1,593 reviews4 followers
February 4, 2021
There was a link to this story at the end of For He Can Creep and the title was intriguing enough that I felt I should give it a look. Though I also found the title a bit off-putting, like it was just being a bit too flippant about the base material, and this was a worry born out by the opening passage, which is why there was rather a delay between first learning of this story and actually reading it. Fortunately, once I put the effort into it (motivated mostly by the desire to be able to close the tab for it in my browser) I found it to be an enjoyable story. It occupies a very similar conceptual space to Ruthanna Emrys's Innsmouth Legacy Series, though it is also quite distinct.

The main part of the story was quite good, but I felt like the beginning scene was a bit of a distraction: both that it was initially unengaging for me, but also that it messed with the pacing of the rest of the story, since I kept expecting it to come back around. There is some resolution to the scene at the end of the story, but it is even narrower and the whole thing feels like book-ends to a story that has a completely different feel throughout.
Profile Image for Kam Yung Soh.
928 reviews50 followers
January 5, 2021
The title probably gives the game away, but this is a story about the horrors of a land well known to those who enjoy the works of H.P. Lovecraft. But the actual story itself is more of a prelude to the actual expedition.

It starts when a researcher decides to take a DNA test and discovers that a significant part of her own DNA is 'unknown'. Some digging reveals that another person may also have the same unknown DNA but attempts to personally meet the person fail, but in a rather inhuman way.
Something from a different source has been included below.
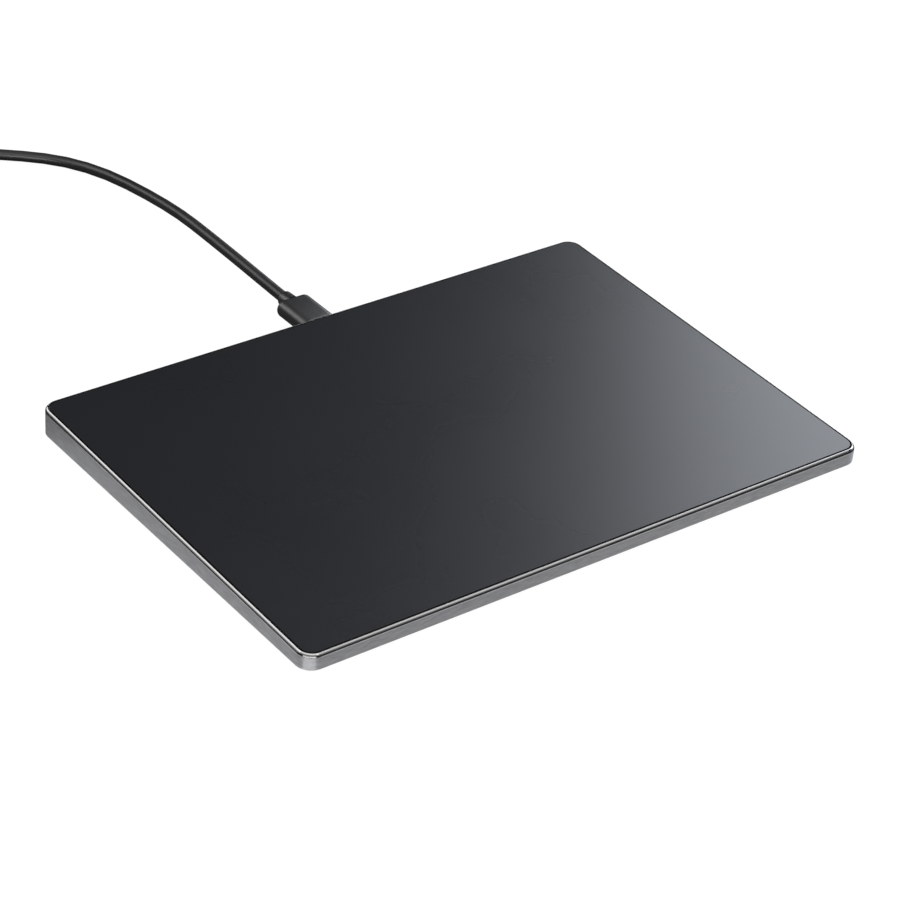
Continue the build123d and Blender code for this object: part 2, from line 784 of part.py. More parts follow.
def make_plug_relief(seat):
    """The short tapered relief between the body and the cord."""
    with BuildPart() as piece:
        with BuildSketch(seat.offset(plug_body_length)):
            Circle(relief_diameter / 2)
        extrude(amount=relief_length, taper=relief_taper)
        fillet(piece.faces().sort_by(Axis.Y)[-1].edges(), radius=relief_round)
    return piece


def plug_seat(x, y, z):
    """The seat plane of a plug that faces the front, with its cord going back."""
    return Plane(origin=(x, y, z), x_dir=(1, 0, 0), z_dir=(0, 1, 0))


# Cord: a hand-made route of points from the plug, then a coil wound by formula, then a short tail
cord_radius = cord_diameter / 2
cord_section = pi * cord_radius**2
plug_y = half_depth + plug_standoff
cord_start = Vector(0, plug_y + plug_body_length + relief_length, plug_axis)
coil_level = tie_thickness + tie_clearance + cord_radius
coil_pitch = cord_diameter + coil_gap
coil_inner = coil_radius - coil_turns_in * coil_pitch
coil_turns = coil_turns_in + coil_turns_over + coil_turns_out
coil_middle = cord_start + Vector(coil_x, coil_forward, 0)


def coil_place(turn):
    """Centre line after this many turns: spiralling in, climbing a layer, spiralling out."""
    over = (turn - coil_turns_in) / coil_turns_over
    if over < 0:
        radius = coil_radius - turn * coil_pitch
        climb = 0
    elif over < 1:
        radius = coil_inner - coil_pitch * coil_turns_over * over * (1 - over)
        climb = over * over * (3 - 2 * over)
    else:
        radius = coil_inner + (turn - coil_turns_in - coil_turns_over) * coil_pitch
        climb = 1
    angle = radians(coil_start_angle) + 2 * pi * turn
    return Vector(
        coil_middle.X + radius * cos(angle),
        coil_middle.Y + radius * sin(angle),
        coil_level + climb * coil_pitch,
    )


def coil_heading(turn):
    """Direction of the centre line there, from two places a thousandth of a turn apart."""
    step_share = 0.0005
    before = coil_place(max(turn - step_share, 0))
    after = coil_place(min(turn + step_share, coil_turns))
    return (after - before).normalized()


def arc_joint(start, start_heading, end, end_heading):
    """Where two arcs meet that leave start and reach end along these headings."""
    chord = end - start
    both = start_heading + end_heading
    spread = 2 * (1 - start_heading.dot(end_heading))
    lean_in = chord.dot(both)
    reach = (sqrt(lean_in**2 + spread * chord.dot(chord)) - lean_in) / spread
    return (start + end + (start_heading - end_heading) * reach) / 2


def corner_radii(points):
    """The widest even arc for each corner of a route: 0.45 of its shorter run."""
    run_share = 0.45
    radii = []
    for before, corner, after in zip(points, points[1:], points[2:]):
        run_in = corner - before
        run_out = after - corner
        half_turn = radians(run_in.get_angle(run_out)) / 2
        radii.append(run_share * min(run_in.length, run_out.length) / tan(half_turn))
    return radii


def make_tube(points, name):
    """A cord tube along straight runs and tangent arcs; prints its bends and its length."""
    radii = corner_radii(points)
    with BuildPart() as piece:
        with BuildLine() as path:
            FilletPolyline(*points, radius=radii)
        with BuildSketch(Plane(origin=path.line @ 0, z_dir=path.line % 0)):
            Circle(cord_radius)
        sweep(path=path.line)
    length = path.wire().length
    print(name, "bend radii", [round(radius, 1) for radius in radii])
    print(name, "length", round(length, 1), "volume share", piece.part.volume / (cord_section * length))
    return piece, length


# The coil's centre line: two arcs for each quarter turn, and a straight end of one diameter
coil_quarters = round(4 * coil_turns)
quarter_turns = [quarter * coil_turns / coil_quarters for quarter in range(coil_quarters + 1)]
coil_points = [coil_place(turn) for turn in quarter_turns]
coil_headings = [coil_heading(turn) for turn in quarter_turns]
coil_entry = coil_points[0] - coil_headings[0] * cord_diameter
coil_exit = coil_points[-1] + coil_headings[-1] * cord_diameter

with BuildPart() as cord_coil:
    with BuildLine() as coil_path:
        Line(coil_entry, coil_points[0])
        for quarter in range(coil_quarters):
            start = coil_points[quarter]
            end = coil_points[quarter + 1]
            middle = arc_joint(start, coil_headings[quarter], end, coil_headings[quarter + 1])
            first = TangentArc(start, middle, tangent=coil_headings[quarter])
            TangentArc(middle, end, tangent=first % 1)
        Line(coil_points[-1], coil_exit)
    with BuildSketch(Plane(origin=coil_entry, z_dir=coil_headings[0])):
        Circle(cord_radius)
    sweep(path=coil_path.line)
cord_coil.part.label = "cord_coil"
export_step(cord_coil.part, "parts/cord_coil.step")

# Least gap between turns, from points along the centre line that are over half a turn apart
samples_per_turn = 48
sample_count = round(samples_per_turn * coil_turns)
samples = [tuple(coil_place(index * coil_turns / sample_count)) for index in range(sample_count + 1)]
least_gap = min(
    dist(place, other)
    for index, place in enumerate(samples)
    for other in samples[index + samples_per_turn // 2 :]
)
coil_length = coil_path.wire().length
coil_volume_share = cord_coil.part.volume / (cord_section * coil_length)
print("cord_coil length", round(coil_length, 1), "volume share", coil_volume_share)
print("cord_coil least gap between turns", round(least_gap - cord_diameter, 3))

# The stretch from the plug: level behind the pad, down to the table, then round into the coil
cord_route = [
    cord_start,
    cord_start + Vector(0, 44, 0),
    Vector(cord_start.X - 4, cord_start.Y + 88, cord_radius),
    Vector(cord_start.X - 20, cord_start.Y + 109, cord_radius),
    coil_entry - coil_headings[0] * coil_lead,
    coil_entry,
]
cord, cord_length = make_tube(cord_route, "cord")
cord.part.label = "cord"
export_step(cord.part, "parts/cord.step")

# The tail comes down from the upper layer to the far plug, which lies on the table
far_level = plug_body_height / 2
tail_bend = coil_exit + coil_headings[-1] * tail_straight
tail_end = Vector(tail_bend.X, tail_bend.Y - tail_drop - tail_straight, far_level)
tail_route = [coil_exit, tail_bend, tail_end + Vector(0, tail_straight, 0), tail_end]
cord_tail, tail_length = make_tube(tail_route, "cord_tail")
cord_tail.part.label = "cord_tail"
export_step(cord_tail.part, "parts/cord_tail.step")
print("whole cord", round(cord_length + coil_length + tail_length, 1))

# Tie: a flat strap round all the turns at one place of the coil
with BuildPart() as coil_tie:
    tie_turn = (tie_angle - coil_start_angle) / 360
    tie_direction = radians(tie_angle)
    turns_there = [tie_turn + lap for lap in range(round(coil_turns)) if tie_turn + lap <= coil_turns]
    radii_there = [
        dist(tuple(coil_place(turn))[:2], (coil_middle.X, coil_middle.Y)) for turn in turns_there
    ]
    inner_side = min(radii_there) - cord_radius - tie_slack
    outer_side = max(radii_there) + cord_radius + 2 * tie_clearance
    tie_height = coil_pitch + cord_diameter + 2 * tie_clearance
    tie_radius = (inner_side + outer_side) / 2
    tie_plane = Plane(
        origin=(
            coil_middle.X + tie_radius * cos(tie_direction),
            coil_middle.Y + tie_radius * sin(tie_direction),
            tie_thickness + tie_height / 2,
        ),
        x_dir=(cos(tie_direction), sin(tie_direction), 0),
        z_dir=(-sin(tie_direction), cos(tie_direction), 0),
    )
    with BuildSketch(tie_plane):
        RectangleRounded(
            outer_side - inner_side + 2 * tie_thickness,
            tie_height + 2 * tie_thickness,
            tie_round + tie_thickness,
        )
        RectangleRounded(outer_side - inner_side, tie_height, tie_round, mode=Mode.SUBTRACT)
    extrude(amount=tie_width / 2, both=True)
coil_tie.part.label = "coil_tie"
export_step(coil_tie.part, "parts/coil_tie.step")

# Near plug in the socket, and the far plug at the end of the tail
far_plug_y = tail_end.Y - relief_length - plug_body_length
seats = {
    "": plug_seat(0, plug_y, plug_axis),
    "far_": plug_seat(tail_end.X, far_plug_y, far_level),
}
makers = {
    "plug_shell": make_plug_shell,
    "plug_insert": make_plug_insert,
    "plug_body": make_plug_body,
    "plug_relief": make_plug_relief,
}
for prefix, seat in seats.items():
    for piece_name, maker in makers.items():
        plug_piece = maker(seat)
        plug_piece.part.label = prefix + piece_name
        export_step(plug_piece.part, f"parts/{prefix}{piece_name}.step")

# Values that a motion study of the pad needs
plate_front = -half_depth + glass_inset
press_angle = press_travel / (hinge_y - plate_front)
print("front and back height on the table", front_height + foot_stand, back_height + foot_stand)
print("hinge axis y, z", hinge_y, hinge_z)
print("press angle in degrees", degrees(press_angle))
print("plunger travel", press_angle * (hinge_y - switch_y), "per radian", hinge_y - switch_y)
print("plug axis height", plug_axis, "socket mouth y", socket_mouth_y)
print("cord start", cord_start, "coil middle", coil_middle, "coil entry", coil_entry)
print("coil exit", coil_exit, "tail bend", tail_bend, "tail end", tail_end, "far plug y", far_plug_y)
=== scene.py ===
# %% [markdown]
# # A click trackpad with its data cord
#
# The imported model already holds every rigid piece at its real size. This lesson dresses it: it
# sets up the photograph's camera, a plain white studio, the finishes, and the few pieces that are
# soft or that show their surface from close by. Sizes are in metres, and the frame is the
# model's own: X to the user's right, Y away from the user, Z up from the table.

# %% Load the fixed frame
import math

import bpy
import numpy as np
from mathutils import Matrix, Quaternion, Vector


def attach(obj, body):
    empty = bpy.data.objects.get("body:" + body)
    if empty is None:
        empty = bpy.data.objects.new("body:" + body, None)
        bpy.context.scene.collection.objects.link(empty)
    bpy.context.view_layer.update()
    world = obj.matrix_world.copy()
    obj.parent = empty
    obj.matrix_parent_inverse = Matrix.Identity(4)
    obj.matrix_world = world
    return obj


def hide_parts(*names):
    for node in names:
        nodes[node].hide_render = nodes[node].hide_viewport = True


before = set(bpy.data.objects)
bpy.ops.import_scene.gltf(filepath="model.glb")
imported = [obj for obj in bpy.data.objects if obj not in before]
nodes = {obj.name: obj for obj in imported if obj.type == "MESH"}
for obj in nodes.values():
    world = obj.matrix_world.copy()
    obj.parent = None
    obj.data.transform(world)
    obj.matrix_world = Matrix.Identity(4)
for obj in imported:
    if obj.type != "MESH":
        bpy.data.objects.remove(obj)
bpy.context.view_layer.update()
millimetre = 0.001

# %% The pad's measures, in millimetres
pad_half_width = 80.0
pad_half_depth = 56.0
pad_corner = 4.0
top_rise = 3.0
top_middle = 6.4492
top_lean = math.atan2(top_rise, 2 * pad_half_depth)
slant_half = pad_half_depth / math.cos(top_lean)
print("the top leans by", round(math.degrees(top_lean), 3), "degrees")

# %% [markdown]
# ## The camera
#
# The pad's straight edges were traced in the photograph and a camera was solved from them. It
# stands in front of the pad's left corner, about seven tenths of a metre away, and looks down by
# about a third of a right angle. The lens is a long one, and the picture leans by four degrees.

# %% Place the camera from the solved view
picture_size = 900
sensor_width = 36.0
focal_pixels = 2980.5
camera_place = Vector((-0.37285, -0.46411, 0.38416))
view_azimuth = math.radians(38.7305)
view_drop = math.radians(32.870)
view_lean = math.radians(-4.223)
clip_near = 0.01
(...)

Clues lead them to a certain popular island off the Atlantic coast and it is here that the adventure to the land in the title begins. As the story ends, the researcher learns to accept the truth behind her unknown DNA: and to prepare for the real adventure in the land of horrors.
Profile Image for MrKillick.
112 reviews8 followers
October 16, 2024
Perfekte kleine Kurzgeschichte, die Lovecrafts Mythos aufgreift und in die heutige Zeit transponiert. Clever geschrieben, rundherum erfreulich, bis auf ...

"the four amino acids which make up DNA" - Schulze, ja sie, ich rede mit ihnen, was stimmt hier nicht? Richtig: es sind vier Basen (Adenin, Cytosin, Guanin und Thymin) aus denen u.a. die DNA besteht! Habe gerade vier Klassensätze an Genetik-Klausuren korrigiert und zwei fehlen noch - da ist man etwas edgy was solche Details angeht.

Trotzdem - hübsche Story!
Profile Image for A.M..
Author 7 books57 followers
January 2, 2024
I guess the characters could be called diverse. Cackles…

A DNA test with an odd result, sends an academic off to check with an old colleague.

I have tenure. I should have time to do a lot of science. And I imagine I will have a lot less to worry about from certain coworkers as my *claws* grow in.


A clever riff on science, DNA testing, and Lovecraftian worlds.